Good luck, Peter!

Nov. 17, 2008

Peter and I were driving back to North Carolina from the inaugural ESX (Electronic Security Expo) on June 27, rolling across the Cumberland Plateau between Nashville and Knoxville and talking guns and the second amendment. It was that week that the Supreme Court had released a decision that affected the right to bear arms, and we were most certainly in a proud right-to-bear-arms "red state" and leaving a show where the presenting chapter had held a skeet shoot as part of the festivities. And being that the show was focused on alarms and cameras and access control and the prevention of break-ins, I suppose you can't stray far from the image of a burglar entering a house, and the "pump" sound of a shotgun being loaded as a homeowner prepares to defend his or her property. We were still discussing the gun laws and what the D.C. v. Heller case meant as the cliff-laden Plateau gave way to the Knoxville valley and even as we left that valley and entered the verdant foothills of the Great Smoky Mountains at dusk.

Those are the kind of times you recall of all your coworkers, much more so than any frantic call on deadline or any conference call discussion of an upcoming project. Idle chat about what hotel to stay at during the tradeshow fades away. Stories about your coworkers fill-in work as a security protection specialist in the days after Katrina stick around. Talk about how to promote the website in the July issue isn't committed to memory, while stories about volunteer firefighting with a Long Island truck unit remain.
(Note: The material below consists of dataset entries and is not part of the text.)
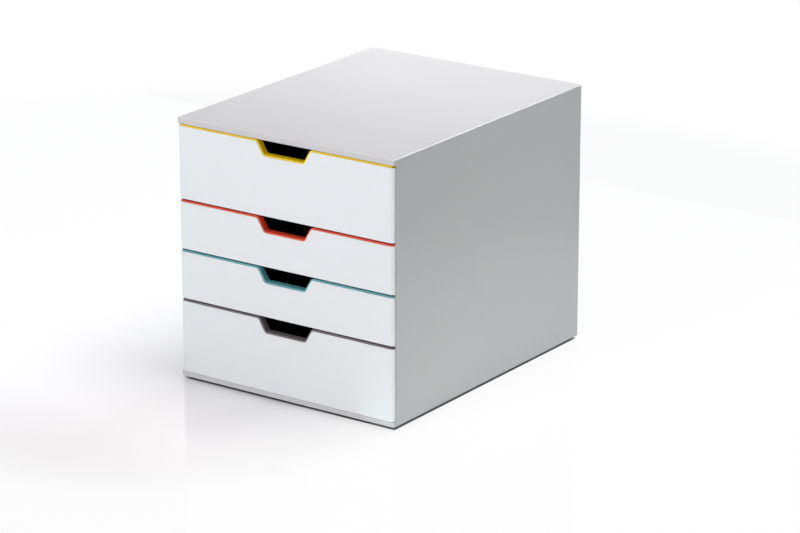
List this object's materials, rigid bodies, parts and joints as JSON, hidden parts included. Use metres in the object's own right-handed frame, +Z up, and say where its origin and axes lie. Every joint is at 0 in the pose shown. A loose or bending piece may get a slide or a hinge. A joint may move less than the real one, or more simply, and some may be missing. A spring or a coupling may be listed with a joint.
{
  "type": "desktop drawer box",
  "caption": "Free-standing desktop drawer box: moulded grey housing with pull-out drawers, white fronts, coloured edges and trapezoid finger grips.",
  "frame": {"origin": "centre of the footprint, on the surface that the feet stand on", "axes": "+Z up, -Y out of the drawer fronts, +X to the viewer's right when facing the fronts"},
  "size_m": [0.28, 0.356, 0.292],
  "materials": {
    "housing": "satin moulded polystyrene, light cool grey",
    "front": "smooth satin white",
    "tray": "matt moulded, anthracite",
    "yellow_edge": "satin moulded, yellow",
    "red_edge": "satin moulded, orange red",
    "teal_edge": "satin moulded, soft teal",
    "taupe_edge": "satin moulded, brown grey",
    "rubber": "matt black rubber"
  },
  "bodies": {
    "housing": {"housing_shell": "housing", "back_panel": "housing", "left_runner_panel": "housing", "right_runner_panel": "housing", "front_left_foot": "rubber", "front_right_foot": "rubber", "rear_left_foot": "rubber", "rear_right_foot": "rubber"},
    "top_drawer": {"top_drawer_tray": "tray", "top_drawer_edge": "yellow_edge", "top_drawer_front": "front"},
    "second_drawer": {"second_drawer_tray": "tray", "second_drawer_edge": "red_edge", "second_drawer_front": "front"},
    "third_drawer": {"third_drawer_tray": "tray", "third_drawer_edge": "teal_edge", "third_drawer_front": "front"},
    "bottom_drawer": {"bottom_drawer_tray": "tray", "bottom_drawer_edge": "taupe_edge", "bottom_drawer_front": "front"}
  },
  "joints": [
    {"name": "top_drawer_slide", "type": "slide", "parent": "housing", "child": "top_drawer", "axis": [0, -1, 0], "range_m": [0, 0.255]},
    {"name": "second_drawer_slide", "type": "slide", "parent": "housing", "child": "second_drawer", "axis": [0, -1, 0], "range_m": [0, 0.255]},
    {"name": "third_drawer_slide", "type": "slide", "parent": "housing", "child": "third_drawer", "axis": [0, -1, 0], "range_m": [0, 0.255]},
    {"name": "bottom_drawer_slide", "type": "slide", "parent": "housing", "child": "bottom_drawer", "axis": [0, -1, 0], "range_m": [0, 0.255]}
  ]
}
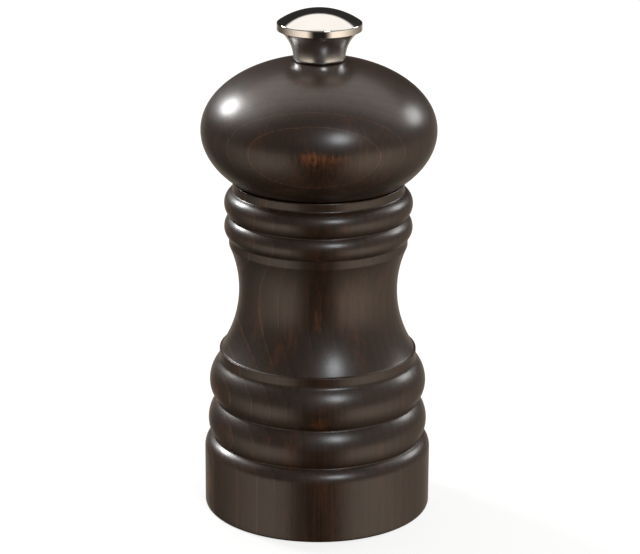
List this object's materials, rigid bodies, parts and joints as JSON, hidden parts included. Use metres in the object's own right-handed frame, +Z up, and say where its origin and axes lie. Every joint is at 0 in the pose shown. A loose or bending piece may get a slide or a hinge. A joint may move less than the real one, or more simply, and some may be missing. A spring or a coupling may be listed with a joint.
{
  "type": "pepper mill",
  "caption": "Turned wooden pepper mill with a rounded head that twists, a beaded waisted body, a steel burr grinder in the foot and a plated knob that sets the grind.",
  "frame": {"origin": "centre of the flat underside of the foot", "axes": "+Z up along the axis that the mill turns about; +X and +Y level"},
  "size_m": [0.055, 0.055, 0.121],
  "materials": {
    "stained_beech": "satin lacquer over dark stain",
    "nickel_plate": "polished nickel plate",
    "hardened_steel": "machined and hardened, lightly oiled",
    "sheet_steel": "zinc-plated sheet",
    "shaft_steel": "drawn bright bar",
    "spring_steel": "bright wire",
    "screw_steel": "zinc-plated",
    "turned_brass": "turned",
    "nylon": "moulded, matt"
  },
  "bodies": {
    "base": {"mill_body": "stained_beech", "neck_bush": "nylon", "grinder_housing": "sheet_steel", "ring_burr": "hardened_steel", "upper_bridge": "sheet_steel", "bottom_bridge": "sheet_steel", "bottom_bush": "turned_brass", "bridge_screws": "screw_steel", "housing_screws": "screw_steel"},
    "guide": {"guide_bush": "turned_brass", "burr_spring": "spring_steel"},
    "shaft": {"drive_shaft": "shaft_steel", "cone_burr": "hardened_steel", "spring_seat": "sheet_steel", "cone_washer": "sheet_steel", "cone_nut": "screw_steel"},
    "head": {"mill_head": "stained_beech", "drive_plate": "sheet_steel", "plate_screws": "screw_steel"},
    "knob_seat": {"knob_washer": "sheet_steel"},
    "knob": {"knob": "nickel_plate"}
  },
  "joints": [
    {"name": "head_turn", "type": "hinge", "parent": "base", "child": "guide", "pos_m": [0, 0, 0.0293], "axis": [0, 0, 1], "continuous": true},
    {"name": "head_lift", "type": "slide", "parent": "guide", "child": "head", "axis": [0, 0, 1], "range_m": [0, 0.055]},
    {"name": "knob_lift", "type": "slide", "parent": "head", "child": "knob_seat", "axis": [0, 0, 1], "range_m": [0, 0.015]},
    {"name": "knob_turn", "type": "hinge", "parent": "knob_seat", "child": "knob", "pos_m": [0, 0, 0.113], "axis": [0, 0, 1], "range_deg": [-360, 540]},
    {"name": "grind_adjust", "type": "slide", "parent": "guide", "child": "shaft", "axis": [0, 0, 1], "range_m": [-0.0012, 0.0008], "deforming": ["burr_spring"]}
  ],
  "couplings": [
    {"joint": "knob_turn", "follows": "grind_adjust", "rad_per_m": -7854}
  ]
}
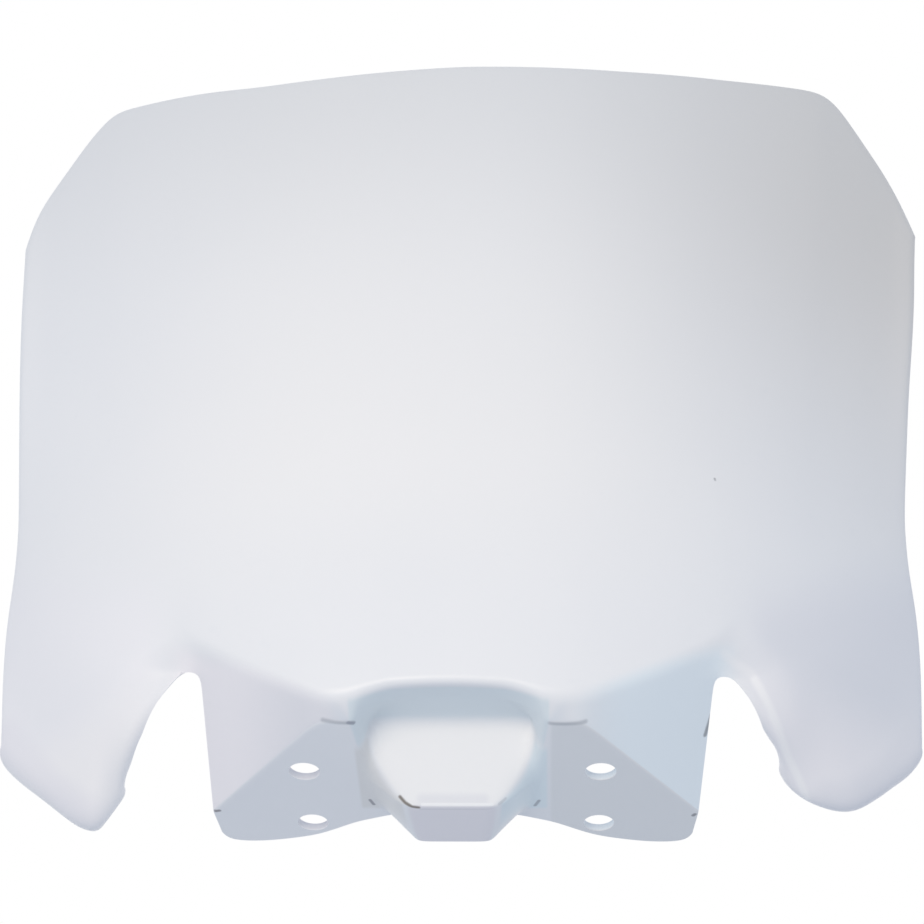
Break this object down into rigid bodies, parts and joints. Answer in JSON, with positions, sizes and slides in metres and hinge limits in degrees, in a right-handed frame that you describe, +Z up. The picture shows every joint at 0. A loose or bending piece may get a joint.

So, it's with a touch of nostalgia and a great deal of hope and well wishes, that we report that Peter Harlick, publisher of Security Dealer & Integrator magazine has gone to the other side. Instead of putting together a magazine about security, he'll be working in security. Instead of placing contracts for advertisements and printing, he'll be accepting contracts for aviation security services and protective operations.

Pete, we'll miss you, but glad you're staying in "the industry."